Your instructions »
Print exactly those lines that run from the beginning of the data to the line bearing "import Module from 'manifold-3d';", inclusive.

Provided data »
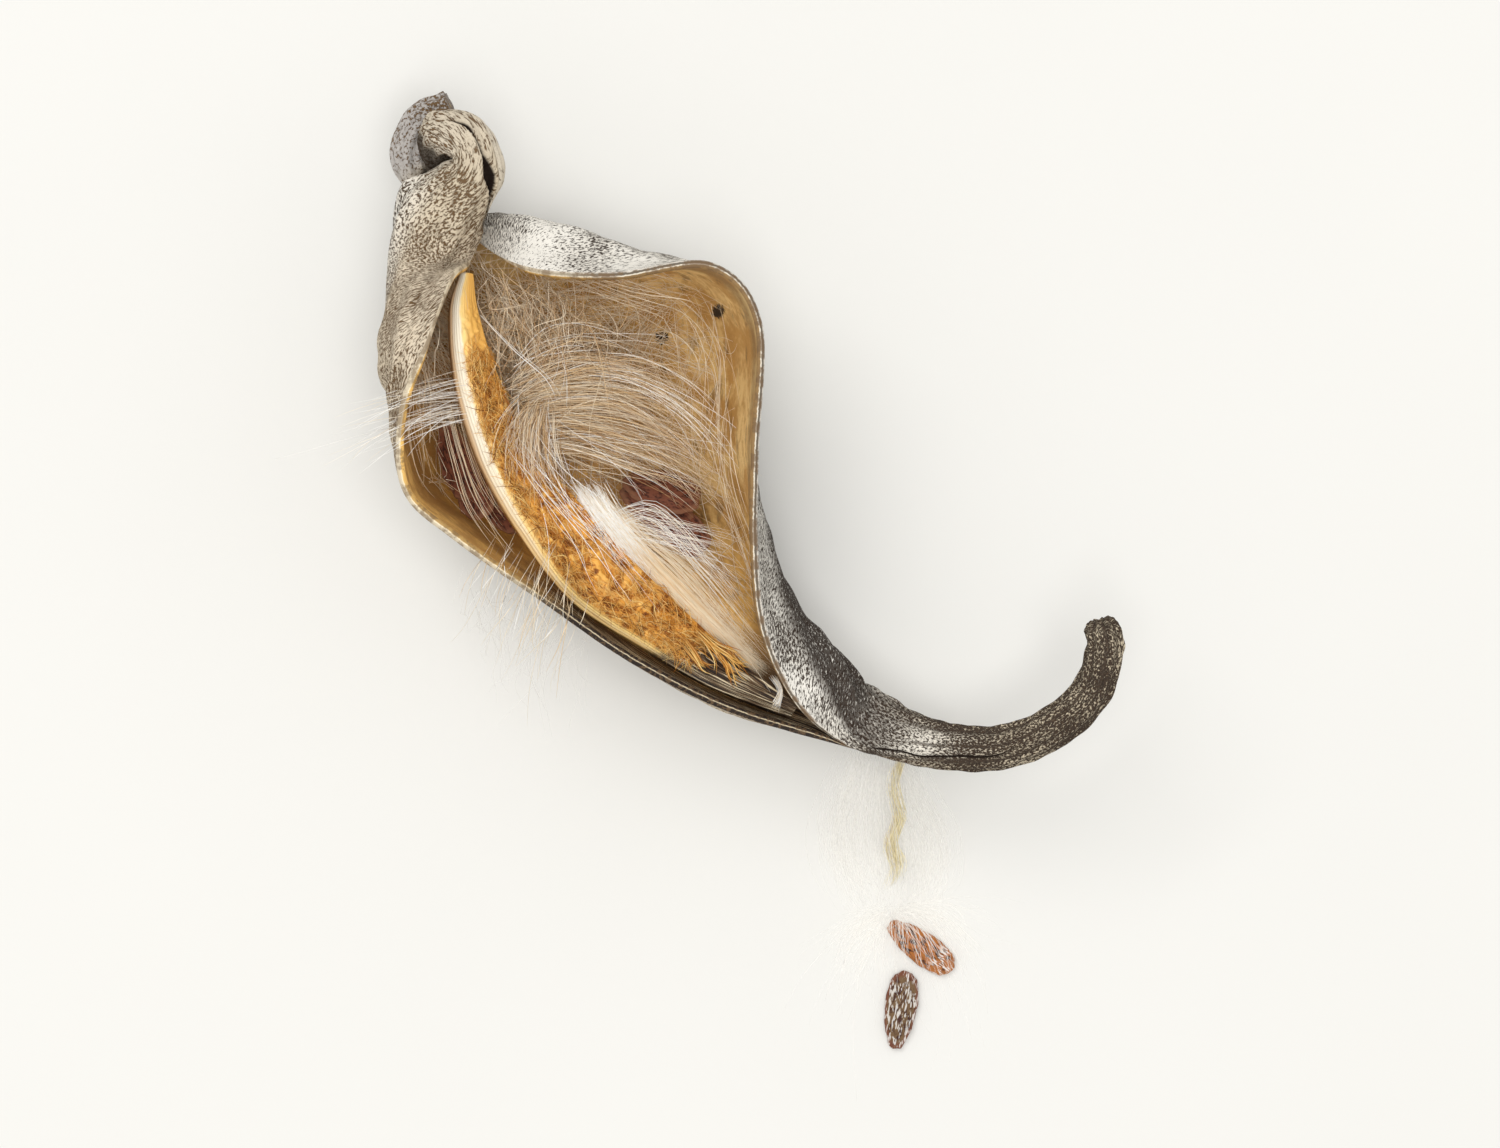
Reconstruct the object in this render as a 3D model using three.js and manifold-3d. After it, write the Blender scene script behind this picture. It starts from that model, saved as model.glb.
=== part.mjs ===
import * as THREE from 'three';
import Module from 'manifold-3d';

// A dry milkweed seed pod, split open along its suture and lying on its back.
// All sizes are in millimetres. +Z points up, out of the opening, and the surface is z = 0.
// The neck with its hooked stalk is at -X +Y, and the tail curls away at +X -Y.

// Driving sizes of the husk.
const WALL = 1.2;
const RIM_WALL = 0.8;
const RIM_TAPER = 0.8;
const RIDGE_HEIGHT = 0.28;
const RIDGES = 8;
const NET_HEIGHT = 0.14;
const SUTURE_DEPTH = 0.45;
const REST_FADE = 1.5;
const COLUMNS = 36;
const ROWS_PER_SECTION = 3;

// Driving sizes of what lies inside and beside it.
const RIB_THICKNESS = 1.1;
const SILK_THICKNESS = 0.9;
const LOOSE_THICKNESS = 0.7;
const SEED = { length: 7.6, width: 4.7, narrow: 3.3, blunt: 0.75, body: 1.1, margin: 0.6 };

// How far the whole moves, so that its middle stands over the origin.
const TO_MIDDLE = [0.47, 0.05, 0];

const COLOURS = {
  husk: { color: 0x8f867a, roughness: 0.95, metalness: 0 },
  placenta: { color: 0xe0a848, roughness: 0.7, metalness: 0 },
  silk: { color: 0xe9e0d0, roughness: 0.45, metalness: 0 },
  seeds: { color: 0x5a2f22, roughness: 0.75, metalness: 0 },
};

// The stalk and neck: centre, radius and the angle of the suture round the tube, in degrees,
// from the cut end of the stalk to where the suture opens. The last ring already gapes.
const NECK = [
  { at: [-30.7, 47.2, 12.5], radius: 1.6, seam: 40 },
  { at: [-33.7, 45.8, 12.0], radius: 1.65, seam: 40 },
  { at: [-35.1, 42.2, 12.0], radius: 1.7, seam: 40 },
  { at: [-33.4, 39.6, 12.2], radius: 1.7, seam: 40 },
  { at: [-31.2, 40.6, 13.4], radius: 1.75, seam: 40 },
  { at: [-31.8, 42.9, 17.2], radius: 1.9, seam: 40 },
  { at: [-31.0, 44.2, 21.4], radius: 2.2, seam: 40 },
  { at: [-28.6, 43.4, 23.6], radius: 2.5, seam: 40 },
  { at: [-27.4, 40.6, 22.8], radius: 2.7, seam: 35 },
  { at: [-29.6, 37.8, 20.4], radius: 3.7, seam: 22 },
  { at: [-31.8, 34.8, 18.0], radius: 4.7, seam: 10, gap: 38 },
];

// The two valves, in sections from the neck to the tail. Each section runs from the left rim
// over the left flank, left belly, keel, right belly and right flank to the right rim.
const VALVES = [
  [[-30.1, 29.8, 23.5], [-34.2, 28.5, 24.0], [-36.9, 27.2, 17.5], [-35.6, 27.0, 8.5],
    [-29.3, 29.8, 6.0], [-23.2, 36.2, 15.5], [-22.6, 30.5, 24.5]],
  [[-32.4, 23.5, 26.5], [-35.7, 22.2, 26.0], [-37.2, 20.4, 15.0], [-29.1, 21.6, 2.0],
    [-20.9, 27.2, 4.5], [-13.2, 33.1, 17.0], [-14.1, 29.8, 28.0]],
  [[-35.2, 16.2, 27.5], [-36.4, 15.8, 20.0], [-33.7, 14.5, 7.0], [-25.9, 16.6, 0.3],
    [-15.9, 22.2, 0.6], [-6.4, 29.2, 12.0], [-4.3, 30.8, 28.0]],
  [[-34.9, 8.2, 27.0], [-34.4, 8.2, 16.0], [-30.9, 8.2, 5.0], [-21.6, 10.8, -0.3],
    [-11.6, 15.4, 0.3], [-2.0, 21.6, 12.0], [0.7, 25.0, 27.2]],
  [[-29.7, 3.2, 26.0], [-28.9, 3.5, 15.5], [-25.3, 4.1, 5.0], [-17.2, 6.0, 0.0],
    [-8.7, 8.5, 1.2], [-1.6, 11.2, 12.5], [0.4, 12.2, 25.5]],
  [[-21.2, -2.8, 24.0], [-20.6, -2.5, 14.0], [-17.6, -1.5, 5.0], [-10.9, -0.2, 0.5],
    [-4.1, 2.2, 4.0], [1.3, 4.1, 13.5], [0.3, 2.9, 24.5]],
  [[-12.2, -9.0, 22.0], [-11.9, -8.8, 13.5], [-8.7, -8.0, 6.5], [-2.4, -6.2, 4.0],
    [2.4, -4.4, 7.0], [4.5, -3.3, 14.5], [1.2, -5.6, 23.0]],
  [[-2.2, -14.0, 19.5], [-1.9, -14.0, 13.0], [1.6, -13.0, 8.5], [5.9, -10.5, 8.0],
    [8.8, -8.4, 11.5], [8.1, -9.2, 17.5], [4.7, -13.1, 20.5]],
];

// The tail, from where the suture closes to the rounded tip.
const TAIL = [
  { at: [11.2, -14.8, 16.0], radius: 3.2, seam: 165 },
  { at: [15.5, -16.6, 16.2], radius: 2.7, seam: 158 },
  { at: [20.3, -17.5, 17.2], radius: 2.35, seam: 150 },
  { at: [25.3, -17.3, 18.8], radius: 2.15, seam: 145 },
  { at: [30.1, -15.2, 20.4], radius: 2.0, seam: 140 },
  { at: [33.6, -11.8, 21.6], radius: 1.9, seam: 140 },
  { at: [34.9, -7.6, 22.4], radius: 1.8, seam: 140 },
  { at: [34.6, -5.4, 22.8], radius: 1.7, seam: 140 },
  { at: [34.4, -4.6, 22.9], radius: 0.9, seam: 140 },
];

const vector = (p) => new THREE.Vector3(...p);
const radians = THREE.MathUtils.degToRad;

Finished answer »
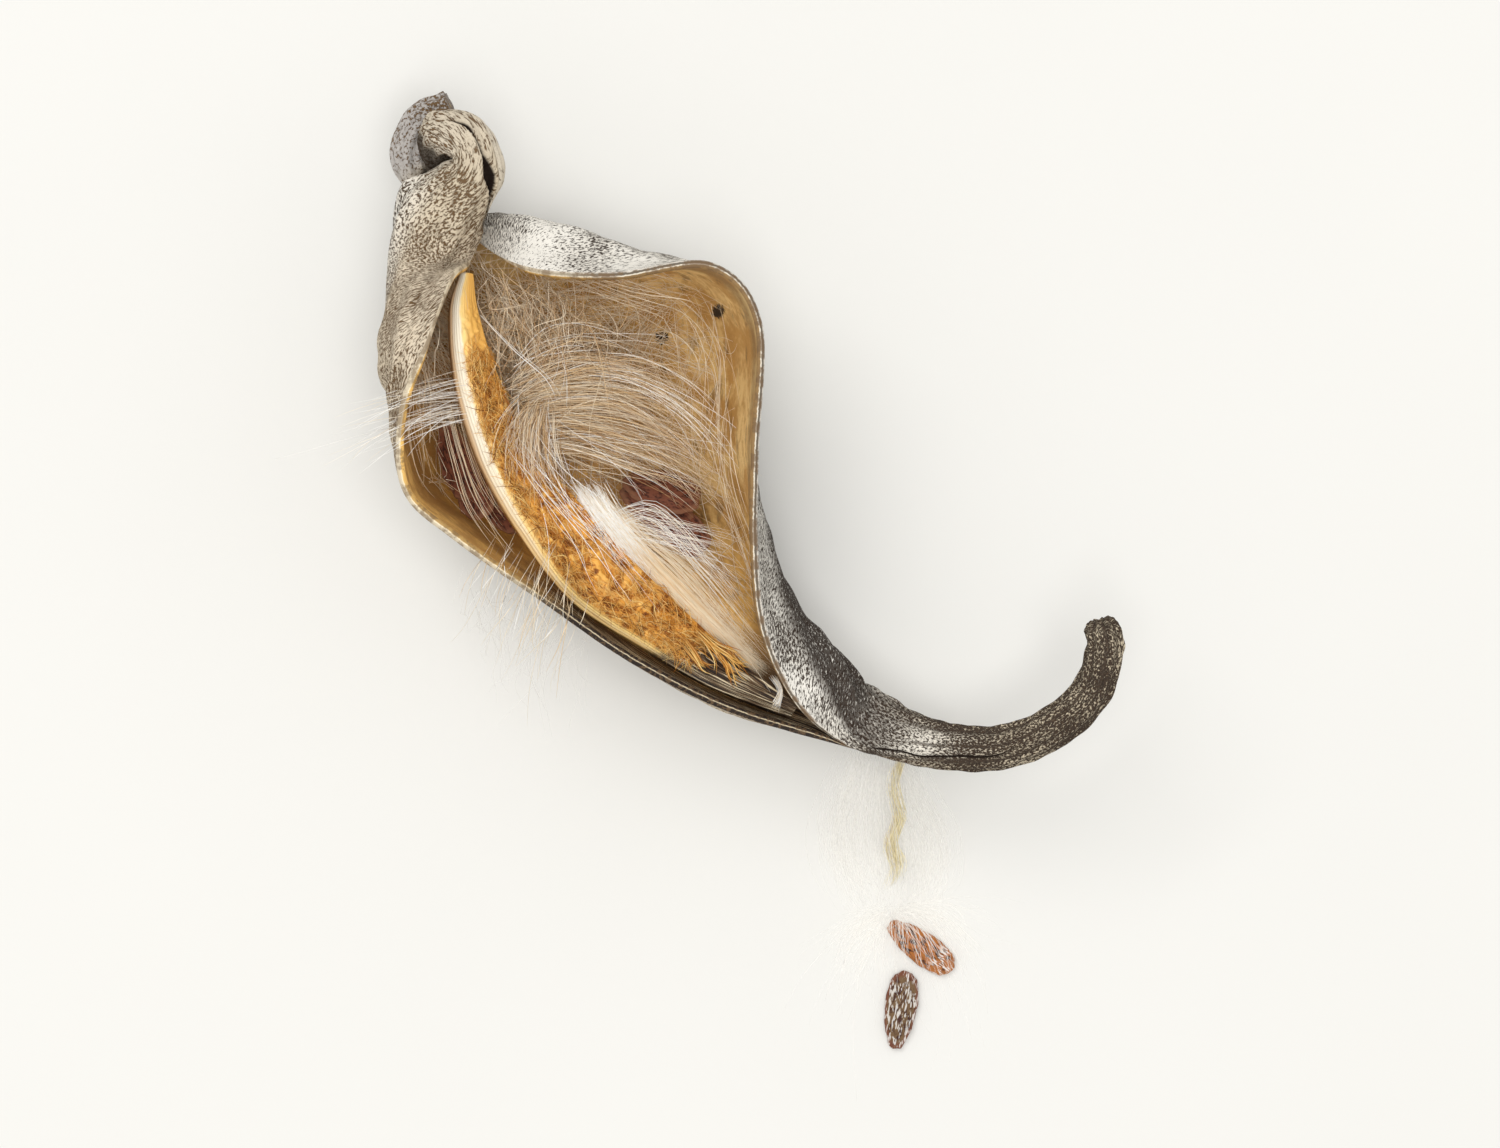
Reconstruct the object in this render as a 3D model using three.js and manifold-3d. After it, write the Blender scene script behind this picture. It starts from that model, saved as model.glb.
=== part.mjs ===
import * as THREE from 'three';
import Module from 'manifold-3d';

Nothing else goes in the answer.